By Marcel Honoré, The Desert Sun
Sacramento lawmakers took a step closer this week toward helping thousands of east valley residents living in areas with potentially unsafe levels of arsenic in the groundwater.
The state Assembly on Tuesday gave its final nod toward AB 2515, which would require the state's health department to create emergency regulations for so-called “point-of-use” filters.
The filters, which cost $135 to $300 each and resemble a more advanced kind of tap-water purifier, were presented last fall as an effective, short-term solution for the mobile home units on arsenic-tinged east valley parks.
“This has been an important issue for the eastside ... but also for the state of California,” said Assemblyman V. Manuel Pérez, a Coachella Democrat who authored the bill.
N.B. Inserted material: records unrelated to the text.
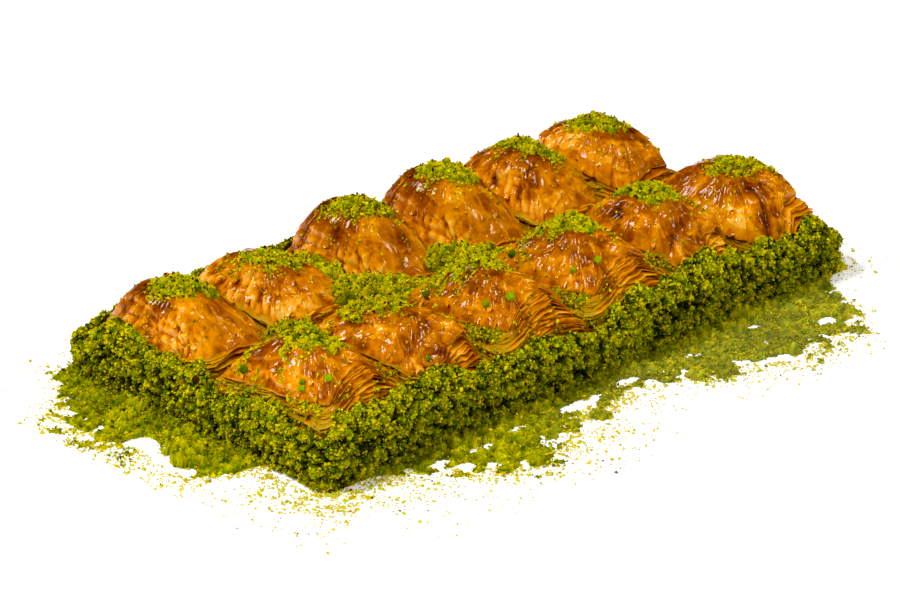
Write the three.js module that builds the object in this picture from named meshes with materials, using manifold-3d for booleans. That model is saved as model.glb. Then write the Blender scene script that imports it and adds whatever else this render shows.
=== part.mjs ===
// A block of baklava: twelve cut pieces in two rows of six, as they come out of the tray.
// Each piece is a puffed stack of thin sheets with a heap of ground pistachio on top. The
// outer sides of the block are rolled in ground pistachio, more of it has fallen into the
// cuts, and the block stands on a thin uneven bed of it.
//
// Millimetres, +Z up. X runs along the rows and Y across them, so the front row is at -Y.
// Everything is laid out round the middle of the block and then moved, so that the origin
// is under the middle of the whole, on the surface that it stands on.

import * as THREE from 'three';
import { mergeVertices } from 'three/addons/utils/BufferGeometryUtils.js';
import Module from 'manifold-3d';

const wasm = await Module();
wasm.setup();

// Knife cuts along X in each row, and the depth of a row along Y
const FRONT_CUTS = [-133, -90, -45, 0, 48, 89, 133];
const BACK_CUTS = [-133, -89, -44, 1, 46, 89, 133];
const ROW_DEPTH = 66.5;

// Clearances: between pieces that touch, and each side of a knife cut
const GAP = 0.3;
const CUT_HALF_WIDTH = 0.25;

// Thickness of the bed under the block, and the height at which the pieces stand on it
const BED_FLOOR = 0.8;
const STAND = BED_FLOOR + GAP;

// Points round one piece: along a short side, and along a long side
const SHORT_SIDE_POINTS = 6;
const LONG_SIDE_POINTS = 8;
const CORNER_SHARPNESS = 9;

// Height up to which the sides are upright. Above it the stack of sheets steps back to the
// rim: share of the way up to the rim, and share of the side's setback. Each groove lies
// under a shelf of sheets that stands out.
const SHELF_FOOT = 19;
const SHEET_STEPS = [
  [0.0, 0.0],
  [0.16, 0.36],
  [0.48, 0.26],
  [0.6, 0.8],
  [1.0, 1.0],
];

// Rings of the cap, as shares of the way out from its middle to its rim
const CAP_RINGS = [0.78, 0.46];

// Four ways in which a piece has puffed up. Heights are above the standing surface:
// rims holds those of the corners front-left, front-right, back-right and back-left;
// arch is how far the rim rises between them on the front, right, back and left side;
// setback is how far the top sheets end inside the foot of those four sides;
// fullness is high for a bulging dome and low for a peaked one.
const SHAPES = {
  sheaf: {
    rims: [22, 20, 23, 23],
    arch: [13, 3, 3, 1],
    setback: [8, 3.5, 3, 2.5],
    fullness: 2.3,
    folds: 1.0,
  },
  crown: {
    rims: [25, 22, 24, 25],
    arch: [7, 3, 3, 2],
    setback: [7, 4, 3, 3],
    fullness: 2.6,
    folds: 1.7,
  },
  puff: {
    rims: [20, 22, 22, 21],
    arch: [3, 2, 2, 2],
    setback: [4, 3.5, 4.5, 3.5],
    fullness: 3.1,
    folds: 1.2,
  },
  bun: {
    rims: [22, 23, 22, 23],
    arch: [4, 4, 3, 2],
    setback: [5, 5, 4.5, 3],
    fullness: 2.9,
    folds: 1.5,
  },
};

// One entry for each piece, from the left: its shape, the height of its dome, and its heap
// of pistachio as place from the piece's middle, size along and across, turn and height
const FRONT_ROW = [
  { shape: 'sheaf', dome: 36.5, heap: { at: [1, 2], size: [27, 22], turn: -40, height: 3.6 } },
  { shape: 'crown', dome: 35.5, heap: { at: [-5, 9], size: [24, 17], turn: -50, height: 2.6 } },
  { shape: 'sheaf', dome: 37.0, heap: { at: [-2, 6], size: [30, 20], turn: -35, height: 3.2 } },
  { shape: 'sheaf', dome: 37.5, heap: { at: [2, 3], size: [30, 21], turn: -40, height: 3.4 } },
  { shape: 'crown', dome: 37.5, heap: { at: [0, 2], size: [36, 21], turn: -45, height: 4.0 } },
  { shape: 'bun', dome: 36.0, heap: { at: [2, 3], size: [33, 20], turn: -42, height: 3.8 } },
];
const BACK_ROW = [
  { shape: 'puff', dome: 36.0, heap: { at: [-2, 1], size: [25, 20], turn: -50, height: 3.6 } },
  { shape: 'crown', dome: 33.5, heap: { at: [-4, 0], size: [28, 21], turn: -60, height: 3.0 } },
  { shape: 'puff', dome: 38.5, heap: { at: [-3, 0], size: [25, 19], turn: -50, height: 3.6 } },
  { shape: 'puff', dome: 38.5, heap: { at: [-1, 1], size: [26, 20], turn: -45, height: 3.6 } },
  { shape: 'crown', dome: 36.0, heap: { at: [2, 1], size: [30, 21], turn: -60, height: 3.0 } },
  { shape: 'bun', dome: 37.0, heap: { at: [-2, 2], size: [30, 20], turn: -55, height: 3.0 } },
];

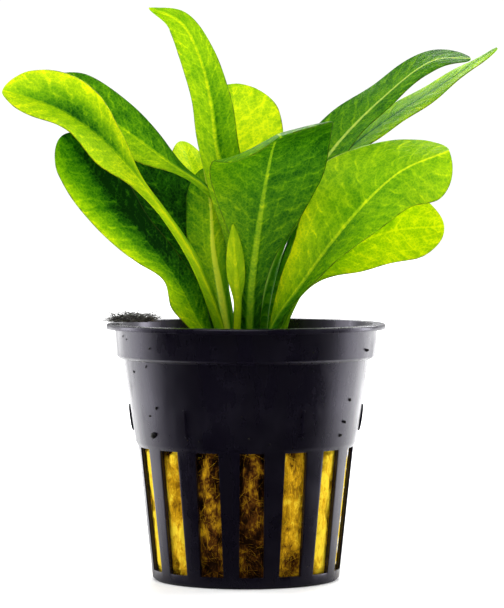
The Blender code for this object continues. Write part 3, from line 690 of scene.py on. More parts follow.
def finish_tree(tree, output, instances, material, merge=0.0):
    """Realises the instances, closes their seams where asked, sets the material and ends the tree."""
    shape = add_node(tree, "GeometryNodeRealizeInstances", {0: instances}).outputs[0]
    if merge:
        shape = add_node(tree, "GeometryNodeMergeByDistance", {
            "Geometry": shape, "Distance": merge}).outputs[0]
    shape = add_node(tree, "GeometryNodeSetMaterial", {"Geometry": shape, "Material": material}).outputs[0]
    tree.links.new(shape, output.inputs[0])


def repeat_tree(material):
    """Repeats a bay about the upright axis."""
    tree, given, output = tree_with("repeat_about_axis", [
        ("Count", "NodeSocketInt", 15), ("Turn", "NodeSocketFloat", 0.0)])
    points = add_node(tree, "GeometryNodePoints", {"Count": given["Count"]}).outputs[0]
    step = maths(tree, "DIVIDE", 2 * math.pi, given["Count"])
    index = add_node(tree, "GeometryNodeInputIndex").outputs[0]
    angle = plus(tree, times(tree, index, step), given["Turn"])
    turn = add_node(tree, "ShaderNodeCombineXYZ", {2: angle}).outputs[0]
    copies = add_node(tree, "GeometryNodeInstanceOnPoints", {
        "Points": points, "Instance": given["Geometry"], "Rotation": turn}).outputs[0]
    finish_tree(tree, output, copies, material, merge=SEAM)
    return tree


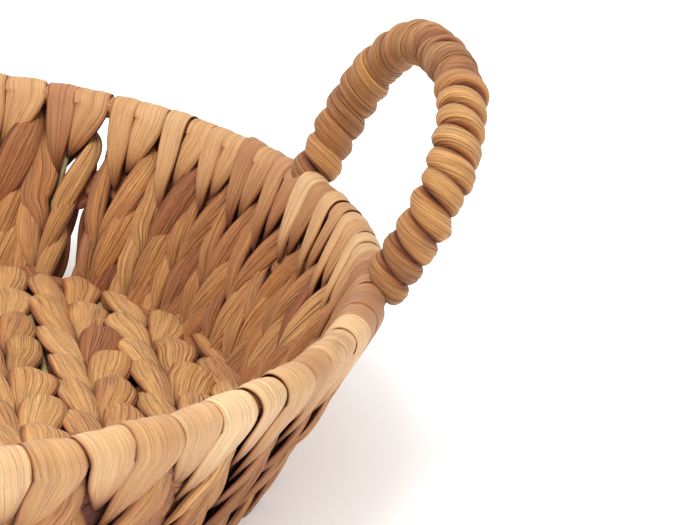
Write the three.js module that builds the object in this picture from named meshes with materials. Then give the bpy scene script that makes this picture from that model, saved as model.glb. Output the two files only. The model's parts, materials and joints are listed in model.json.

Mobile home park owners and residents presently are not permitted to install the filters because the regulations aren't in place, and without the bill, it would take the health department four years to enact them, Pérez said Wednesday.
“Our communities cannot wait that long,” he added.
The bill also authorizes the health department to make state safe-drinking water grant funds available to buy the filters.
It now moves to Gov. Arnold Schwarzenegger, who has until Sept. 30 to either veto or sign the bill into law, Pérez said.
“We're happy that it passed,” said Anna Vargas, program director for Coachella-based Poder Popular of the Coachella Valley, a nonprofit group that does advocacy work for about a dozen east valley mobile home parks.
“We hope that we can work in the future to implement (the filters) and the community takes advantage,” Vargas said.
A Desert Sun report published in January found thousands of east valley residents lived at mobile home parks with wells that had recently tested positive for dangerous levels of naturally occurring arsenic, ranging from 12 to 91 parts per billion in the groundwater.
Studies have linked arsenic, a naturally occurring tasteless and odorless element, to risks of cancer when ingested over decades at levels of more than 10 parts per billion, according to state and federal health officials. Children are even more susceptible.
“It's been a problem for a while, but we're happy in the last year or two there's been a lot of momentum” to fix the problem, Vargas said Wednesday. “In some cases residents didn't even know what they were drinking.”
The long-term fix proposed by local officials is a pipeline that would connect many east valley parks — roughly from Vista Santa Rosa to Mecca — to safe, treated water.
Such a pipeline, estimated to cost some $22 million, is years away. However, $500,000 in state water bond and federal funds has been allocated for the Coachella Valley Water District to do a feasibility study to make the project a reality, Pérez said.